After a bit of nudging from LGBT friends, and some kind words from over at American Mercenary, I'll cave in and answer "Well, what do you think should be done?" regarding the same sex marriage debate rather than "How not to achieve it?"
To do the issue justice, over the centuries, marriage and marriage-like relationships have performed a veritable legal drag show, appearing in different and evolving guises over the years. We need only look at the anti-miscegenation laws (inter-racial marriage/relationships) passed and repealed in our own country, the rise and fall of Mormon polygamy (still a subject for occasional debate and police raids), arranged marriages (and the more familiar corollary in this country, the requirement of the brides fathers or eldest living male relatives consent) to realize that even this tiny subset of changes hints at the vaster changes in the institution in North America, Europe, and beyond.
Things have, for instance, changed since the days when excessive affection between spouses (in private, even) was considered poor form, and protestant preachers railed against affectionate "pet" names and familiarity between spouses, lest it undermine the husbands authority.
I will leave it for another time, but ample evidence exists that in at various times and places over history that, indeed, same sex marriage (or things so oddly similar as to beggar other explanation) has existed without the world ending, or societies dissolving in response.
That said, however, where do we go from here?
Ever hear of that old phrase, "Everything old is new again?"
I suggest that marriage as we know it today has three separate functional pieces or jobs -
1) A religious ceremony.
2) An established relationship structure with specific and broad rights and responsibilities and organized default entry and exit strategies.
3) A familial element, the notion of caring for minors (pre-existing or appearing on scene after the marriage commences) and in the longer term, the partners caring for each other in their old age and thus reducing the burden of the aging upon the taxpayer even as the aging partners independence and experience are preserved and enhanced (ideally).
Again, the wild-eyed libertarian that I am, I favor a minimum of state intrusion. If only for the sake of keeping the bloodshed from spontaneous techniques to a minimum, I favor at an absolute minimum some kind of "this is how you break up without emulating Henry VIII or variations thereupon" kind of mechanism - the whole "judge as mediator/arbitrator" thing has a whole bunch of good things going for it, not least among them the aforementioned faint vague hope of keeping the bloodshed to a minimum.

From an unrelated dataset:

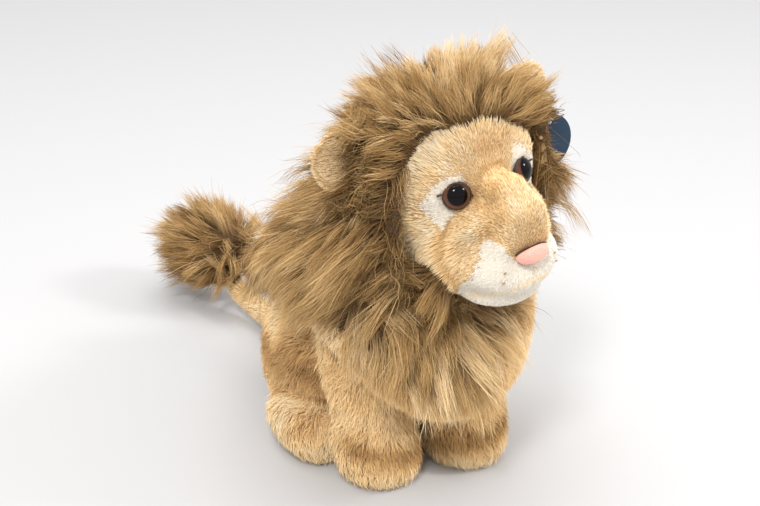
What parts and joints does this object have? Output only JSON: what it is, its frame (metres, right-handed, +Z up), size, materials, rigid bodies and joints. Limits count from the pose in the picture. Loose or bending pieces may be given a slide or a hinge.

I favor the notion of divorcing the civil and societal elements (i.e., all the legal privileges, obligations, benefits, etc.) from the religious element. In other words, under this scheme any church (and no, you don't get to draw me into the red herring of defining who's a church and who isn't) can perform - or refuse to perform - any little old wedding ceremony between competent and consenting adults that thrills their little hearts...such ceremony will simply be wholly irrelevant (not unlike a funeral) to the legal system.
The flip side of this is that suddenly the *civil* variety of marriage is the only one recognized by the courts and is available to all competent and consenting adults outside of a reasonable degree of consanguinity and, perhaps, a pre-marital requirement of "full disclosure" of any pre-existing health conditions between the parties to the grand event.
Anyway, that approach probably makes far too much sense for it to ever to occur.
2 comments:
The easiest way to make things "fair" is to remove all the legal history from the equation for everybody.
If we could break the legal function of "marriage" down to the contract that it is, instead of imposing western historical precedent to present day contracts, we could in fact define the parameters of the contract much more precisely to the two individuals involved.
If nothing else it would really make the two people involved think long and hard about their obligations to their partner(s) in the relationship.
I guess if two people got married on a whim, and one divorced the other and wanted to take the partner to the cleaners, it would give the judge authority to say, "You got married on a whim, so get divorced on a whim".
It would work for gay, straight, poly, mono, etc. Put it in writing, make it a contract.
Which of course, is a historically accurate depiction of marriage....
Think it could work?
I like it, but I think the best we can hope for is splitting the contractual and religious elements of the critter into distinctly separate portions is the best we can practically get - and that given the amount of emotional investment by one side wanting primarily the contractual side (equality before the law) and the other side being all wrought up over the moral/religous implications of a single word...
I am not much hopeful of a sensible solution or compromise anytime soon.